Радищев, как лев, зашагал по библиотеке.

— Алексис, опомнись! Сидеть взаперти в подземелье, вытягивать золото из дерьма… Когда у нас в зале сената даже статую нагой истины генерал-прокурор приказал символически экзекутору поплотнее прикрыть! Знаем мы с вами, почтенный Николай Иванович, как лицеприятный и насквозь лихоимный наш суд сию истину не только прикрывает — распинает с утра и до вечера. Разве сравнимы наказания, коим подвергаются крестьяне за бунт против нестерпимых истязаний помещиков, и то легкое церковное покаяние, на котором в монастырях отъедаются помещики пирогами? Навеки помню жестокие случаи сенатских дел. Спать ложусь, стоят передо мной все они, измордованные, не отмщенные…

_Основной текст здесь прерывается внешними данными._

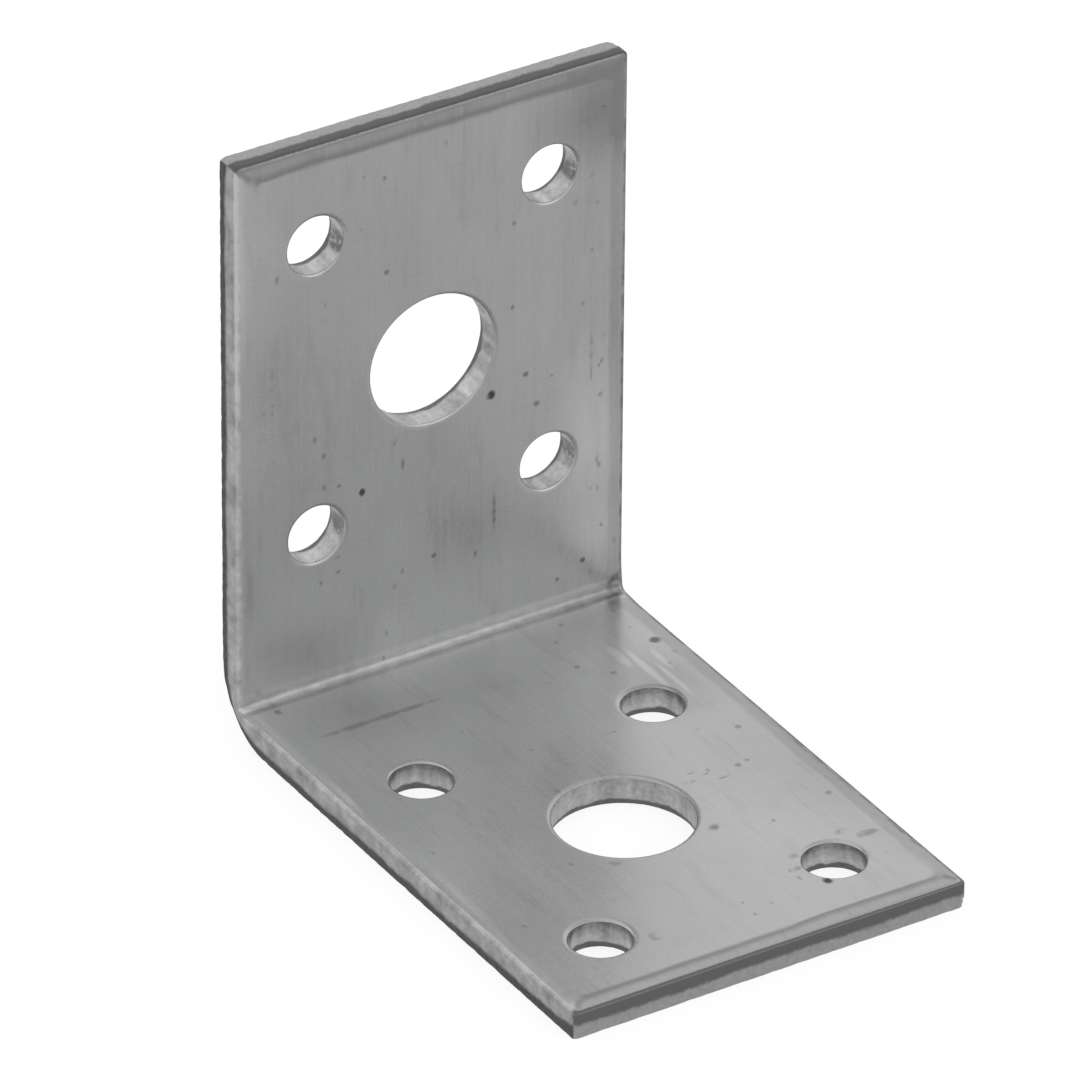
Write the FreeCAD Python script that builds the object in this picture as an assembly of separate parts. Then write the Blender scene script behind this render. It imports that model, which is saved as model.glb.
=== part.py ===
import FreeCAD, Part
import os

os.makedirs("parts", exist_ok=True)

# Folded sheet. X runs across the width, the upright stands at the back (+Y), the base leg lies
# on Z = 0 and points to -Y. The origin is the middle of the rectangle the part stands on.
width = 34.6
thick = 2.5
up_length = 50.0
base_length = 50.5
bend_in = 1.2
bend_out = 5.3
corner_r = 0.4

# Sheared edge, counted from the inner face, which the tool entered: a rolled-over rim, a smooth
# land, then torn metal that leans in towards the outer face. The two cropped ends are torn
# deeper than the two long edges, which were slit on the rolled strip.
rim_width = 1.45
rim_depth = 0.42
end_torn_depth = 1.1
end_torn_lean = 0.14
side_torn_depth = 0.5
side_torn_lean = 0.08

# Holes, pierced from the inner face. The same pattern lies in both legs, its first row a little
# further from the fold in the base leg.
small_r = 2.45
large_r = 5.5
hole_rim_width = 0.35
hole_rim_depth = 0.2
hole_torn_depth = 0.45
hole_torn_lean = 0.1
column_pitch = 20.6
row_pitch = 25.35
first_to_large = 12.25
up_first_row = 16.1
base_first_row = 17.7

# How far every cutter reaches past the metal it cuts.
over = 1.0

heel_y = base_length / 2
vec = FreeCAD.Vector
RIGHT = vec(1, 0, 0)
FRONT = vec(0, -1, 0)
UP = vec(0, 0, 1)


def line(a, b):
    return Part.makeLine(a, b)


def chain(points):
    return [line(a, b) for a, b in zip(points, points[1:])]


def heel(u, v):
    """Point of the middle section, u forward from the back face and v up from the underside."""
    return vec(0, heel_y - u, v)


def rim(corner, inward, down, rim_w, rim_d):
    """Rolled-over rim: a tight arc off the land, then a wide one that runs out flat."""
    tight_r = rim_d / 2
    wide_r = (rim_w ** 2 - rim_w * rim_d + rim_d ** 2) / rim_d
    tight_centre = corner + inward * tight_r + down * rim_d
    wide_centre = corner + inward * rim_w + down * wide_r
    towards = tight_centre - wide_centre
    towards.normalize()
    meet = wide_centre + towards * wide_r
    on_land = corner + down * rim_d
    on_face = corner + inward * rim_w
    tight_middle = (on_land - tight_centre).normalize() + towards
    wide_middle = towards - down
    return [Part.Arc(on_land, tight_centre + tight_middle.normalize() * tight_r, meet).toShape(),
            Part.Arc(meet, wide_centre + wide_middle.normalize() * wide_r, on_face).toShape()]


def quarter(start, end, centre, radius):
    """Arc of 90 degrees from start to end about the centre."""
    middle = start + end - centre * 2
    middle.normalize()
    return Part.Arc(start, centre + middle * radius, end).toShape()


def section():
    """The sheet seen from its side: outer faces, torn edge, land, rim and inner faces."""
    inner_top = heel(thick, up_length)
    inner_front = heel(base_length, thick)
    inner_centre = heel(thick + bend_in, thick + bend_in)
    outer_centre = heel(bend_out, bend_out)
    top_rim = rim(inner_top, -UP, -FRONT, rim_width, rim_depth)
    front_rim = rim(inner_front, -FRONT, -UP, rim_width, rim_depth)
    edges = chain([heel(0, bend_out), heel(0, up_length - end_torn_lean),
                   heel(end_torn_depth, up_length), heel(thick - rim_depth, up_length)])
    edges += top_rim
    edges.append(line(heel(thick, up_length - rim_width), heel(thick, thick + bend_in)))
    edges.append(quarter(heel(thick, thick + bend_in), heel(thick + bend_in, thick),
                         inner_centre, bend_in))
    edges.append(line(heel(thick + bend_in, thick), heel(base_length - rim_width, thick)))
    edges += front_rim
    edges += chain([heel(base_length, thick - rim_depth), heel(base_length, end_torn_depth),
                    heel(base_length - end_torn_lean, 0), heel(bend_out, 0)])
    edges.append(quarter(heel(bend_out, 0), heel(0, bend_out), outer_centre, bend_out))
    return Part.Face(Part.Wire(Part.__sortEdges__(edges)))


def edge_cutter_face(corner, outward, down):
    """What is cut away outside a long edge, drawn in the plane of outward and down."""
    above = bend_in / 2
    slope = side_torn_lean / side_torn_depth
    points = [corner - outward * rim_width,
              corner - outward * rim_width - down * above,
              corner + outward * over - down * above,
              corner + outward * over + down * (thick + over),
              corner - outward * (side_torn_lean + slope * over) + down * (thick + over),
              corner + down * (thick - side_torn_depth),
              corner + down * rim_depth]
    edges = chain(points)
    edges += rim(corner, -outward, down, rim_width, rim_depth)
    return Part.Face(Part.Wire(Part.__sortEdges__(edges)))


def side_cutters(side):
    """Cutters along one long edge of the sheet: up the upright, round the fold, along the base."""
    outward = RIGHT * side
    edge = RIGHT * (side * width / 2)
    bend_top = heel(thick, thick + bend_in) + edge
    bend_front = heel(thick + bend_in, thick) + edge
    on_upright = edge_cutter_face(bend_top, outward, -FRONT)
    on_base = edge_cutter_face(bend_front, outward, -UP)
    axis_point = heel(thick + bend_in, thick + bend_in)
    return [on_upright.extrude(UP * (up_length - thick - bend_in + over)),
            on_base.revolve(axis_point, RIGHT, 90),
            on_base.extrude(FRONT * (base_length - thick - bend_in + over))]


def corner_cutter(corner, along, outward, down):
    """Takes the sharp corner off the sheet; corner lies on the inner face."""
    a = corner - outward * corner_r
    b = corner - along * corner_r
    arc = quarter(a, b, a - along * corner_r, corner_r)
    edges = [arc] + chain([b, b + outward * over, corner + outward * over + along * over,
                           a + along * over, a])
    face = Part.Face(Part.Wire(Part.__sortEdges__(edges)))
    face.translate(-down * over)
    return face.extrude(down * (thick + over * 2))


def hole_cutter(centre, down, radius):
    """A pierced hole: rounded rim at the inner face, smooth wall, torn cone to the outer face."""
    lean = hole_torn_lean * (hole_torn_depth + over) / hole_torn_depth
    out = RIGHT
    points = [centre + out * (radius + hole_rim_width),
              centre + out * (radius + hole_rim_width) - down * over,
              centre - down * over,
              centre + down * (thick + over),
              centre + out * (radius + lean) + down * (thick + over),
              centre + out * radius + down * (thick - hole_torn_depth),
              centre + out * radius + down * hole_rim_depth]
    edges = chain(points)
    edges += rim(centre + out * radius, out, down, hole_rim_width, hole_rim_depth)
    face = Part.Face(Part.Wire(Part.__sortEdges__(edges)))
    return face.revolve(centre, down, 360)


def leg_holes(first, along, down):
    """The pattern of one leg; first is the middle of its first row on the inner face."""
    cutters = [hole_cutter(first + along * first_to_large, down, large_r)]
    for row in (0, 1):
        for side in (-1, 1):
            centre = first + along * (row * row_pitch) + RIGHT * (side * column_pitch / 2)
            cutters.append(hole_cutter(centre, down, small_r))
    return cutters


sheet = section()
sheet.translate(RIGHT * (-width / 2))
sheet = sheet.extrude(RIGHT * width)

cutters = []
for side in (-1, 1):
    edge = RIGHT * (side * width / 2)
    cutters += side_cutters(side)
    cutters.append(corner_cutter(heel(thick, up_length) + edge, UP, RIGHT * side, -FRONT))
    cutters.append(corner_cutter(heel(base_length, thick) + edge, FRONT, RIGHT * side, -UP))
cutters += leg_holes(heel(thick, up_first_row), UP, -FRONT)
cutters += leg_holes(heel(base_first_row, thick), FRONT, -UP)

for cutter in cutters:
    sheet = sheet.cut(cutter)
sheet = sheet.removeSplitter()
solid = sheet.Solids[0]

print("solids", len(sheet.Solids), "valid", solid.isValid(), "volume", round(solid.Volume, 1))
print("box", solid.BoundBox)
solid.exportStep("parts/angle_bracket.step")
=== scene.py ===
import math

import bpy
import bmesh
import numpy as np
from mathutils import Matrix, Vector
from mathutils.geometry import delaunay_2d_cdt


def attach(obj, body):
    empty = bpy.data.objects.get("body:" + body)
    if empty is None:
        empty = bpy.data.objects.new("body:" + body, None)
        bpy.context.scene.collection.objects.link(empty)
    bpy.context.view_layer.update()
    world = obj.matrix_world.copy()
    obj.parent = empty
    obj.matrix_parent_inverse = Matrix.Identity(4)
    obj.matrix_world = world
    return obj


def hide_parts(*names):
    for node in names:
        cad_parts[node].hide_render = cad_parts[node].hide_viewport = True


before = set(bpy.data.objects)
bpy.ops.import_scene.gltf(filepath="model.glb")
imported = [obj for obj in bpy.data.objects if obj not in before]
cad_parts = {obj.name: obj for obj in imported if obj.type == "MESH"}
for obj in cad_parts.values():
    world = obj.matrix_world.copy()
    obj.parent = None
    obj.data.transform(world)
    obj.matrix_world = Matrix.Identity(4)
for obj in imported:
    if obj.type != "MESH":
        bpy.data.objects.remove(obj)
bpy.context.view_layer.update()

# ---------------------------------------------------------------------------------------------
# The sheet. Rolled steel 2.5 mm thick with a zinc coat, cut off a strip as a flat blank and
# folded once, square. Every point is laid out on the flat blank first: x across it, s down it
# from the upright's top end, and d into it from the inner face, all in millimetres.
width = 34.6
thick = 2.5
up_length = 50.0
base_length = 50.5
bend_in = 1.2
bend_out = 5.3
heel_y = base_length / 2
arc_start = up_length - thick - bend_in
arc_end = arc_start + bend_in * math.pi / 2
arc_middle = (arc_start + arc_end) / 2
blank_length = arc_end + base_length - thick - bend_in
# The fold's hollow is a little tighter than its nominal radius, most of all at its two ends.
hollow_r = 0.8
hollow_less_right = 0.35
hollow_less_left = 0.2
hollow_end_x = 14.3
hollow_end_run = 2.6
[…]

Вот и ты б, Алексис, вместо всяких пентаклей и фигур чужеземных припомнил бы… Вместе с тобой ведь по должности в сенате в подобные дела углублялись. Поражаюсь, каким это манером они тебя в алхимическую каменоломню занесли? Ярославского дворянина помнишь? По отдельным пальцам рубил своим крепостным руки и ноги. Супруги Савины, фон Этингер, генеральша Гордеева? Все сии — маркиз де Садовы приспешники. Пороли крестьян до смерти, с издевкою, солеными таловыми прутьями. Императрица же сим дамам тюрьму заменила инструкцией ихним мужьям: «Наблюдать, дабы не впали жены в суровость», а мужьям строгий выговор: «Впредь не запарывать!» Что ж ты думаешь: не впадают в «суровость»? Не запарывают пуще прежнего? Кому про это кричать? У кого правды искать?

Нет, сударь мой, не панацея с камнями, хотя б философскими, — одно лишь неслыханное притеснение породить может в людях спасительное для них искупление. Не алхимиста — освободителя Спартака ждут порабощенные.

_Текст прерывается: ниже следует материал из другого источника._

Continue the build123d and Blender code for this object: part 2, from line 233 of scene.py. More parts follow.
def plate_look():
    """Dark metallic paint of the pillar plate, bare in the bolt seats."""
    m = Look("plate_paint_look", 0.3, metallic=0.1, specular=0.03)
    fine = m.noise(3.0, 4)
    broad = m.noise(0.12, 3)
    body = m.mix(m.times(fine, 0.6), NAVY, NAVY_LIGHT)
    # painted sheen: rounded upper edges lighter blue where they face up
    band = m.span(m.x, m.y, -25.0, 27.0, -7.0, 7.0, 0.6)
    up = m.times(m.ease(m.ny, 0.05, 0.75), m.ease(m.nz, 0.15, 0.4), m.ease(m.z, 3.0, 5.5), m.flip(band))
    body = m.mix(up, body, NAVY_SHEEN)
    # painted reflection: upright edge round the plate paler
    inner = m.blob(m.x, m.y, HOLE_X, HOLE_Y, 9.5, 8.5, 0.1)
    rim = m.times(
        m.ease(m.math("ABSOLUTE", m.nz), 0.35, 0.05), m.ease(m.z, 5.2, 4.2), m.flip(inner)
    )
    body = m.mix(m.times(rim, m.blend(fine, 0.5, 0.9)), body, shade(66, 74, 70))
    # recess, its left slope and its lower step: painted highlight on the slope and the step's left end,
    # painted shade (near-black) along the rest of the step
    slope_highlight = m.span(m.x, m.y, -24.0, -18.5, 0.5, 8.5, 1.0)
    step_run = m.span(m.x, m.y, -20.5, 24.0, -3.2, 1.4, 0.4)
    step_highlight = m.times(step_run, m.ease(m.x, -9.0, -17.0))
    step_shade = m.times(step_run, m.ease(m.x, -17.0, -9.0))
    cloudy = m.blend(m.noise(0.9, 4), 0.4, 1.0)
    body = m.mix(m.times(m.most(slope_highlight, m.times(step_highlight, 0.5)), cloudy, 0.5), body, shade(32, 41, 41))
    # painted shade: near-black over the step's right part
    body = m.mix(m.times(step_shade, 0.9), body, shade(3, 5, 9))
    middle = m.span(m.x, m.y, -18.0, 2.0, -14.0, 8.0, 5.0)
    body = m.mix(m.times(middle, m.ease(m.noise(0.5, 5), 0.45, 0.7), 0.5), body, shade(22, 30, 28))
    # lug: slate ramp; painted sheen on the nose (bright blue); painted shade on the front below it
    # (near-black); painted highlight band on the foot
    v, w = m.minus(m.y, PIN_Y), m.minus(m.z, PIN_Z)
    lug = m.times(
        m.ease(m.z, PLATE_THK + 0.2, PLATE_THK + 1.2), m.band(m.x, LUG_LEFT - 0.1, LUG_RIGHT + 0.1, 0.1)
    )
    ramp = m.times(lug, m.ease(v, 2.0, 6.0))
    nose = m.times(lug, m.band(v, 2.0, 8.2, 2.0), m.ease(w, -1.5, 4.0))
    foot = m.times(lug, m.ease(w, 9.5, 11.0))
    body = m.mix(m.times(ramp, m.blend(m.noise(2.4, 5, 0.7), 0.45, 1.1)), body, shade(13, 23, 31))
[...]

И оно, косное ваше масонство, не имеет просветительного движения вперед, у вас знатное происхождение все еще в цене выше, чем образованность.

— Остановись, Александр!.. — в свою очередь вне себя вскричал Кутузов. — В сем пункте ты даешь совершенно маху! Не далее как вчера в ложе Муз у Елагина произошло некоторое событие, уничтожающее твой упрек. Больше того, сие событие меня нынче двигает в присутствии столь почитаемого тобою Николая Ивановича, умолять именно тебя, Александр, быть непременным гостем наших собраний.

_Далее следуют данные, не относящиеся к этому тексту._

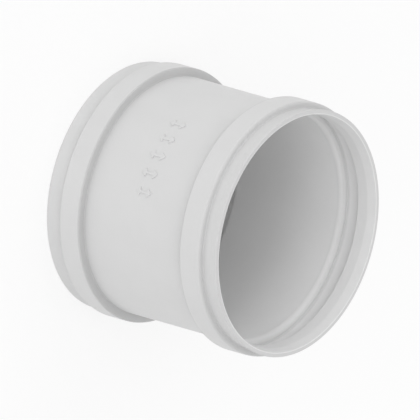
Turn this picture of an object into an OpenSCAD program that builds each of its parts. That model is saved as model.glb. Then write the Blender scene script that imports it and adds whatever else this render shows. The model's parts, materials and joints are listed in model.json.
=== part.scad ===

— Повествуй о событии, Алексис…

— Ты сейчас опрометчиво утвердил, что просветительные идеи масонству чужды, так вот же тебе, Александр: красней и бери свои слова обратно! Намедни перед собранием в ложе Муз француз-куафер, служивший по найму у Елагина, явился перед братьями и потребовал, чтобы его допустили в присутствие. Он предъявил свои грамоты, правильные и достаточные, из коих следовало, что он рыцарь высокой ступени.

— Весьма заинтересован ответным поведением на сие заявление Ивана Перфильевича Елагина, — взволновавшись, сказал Новиков.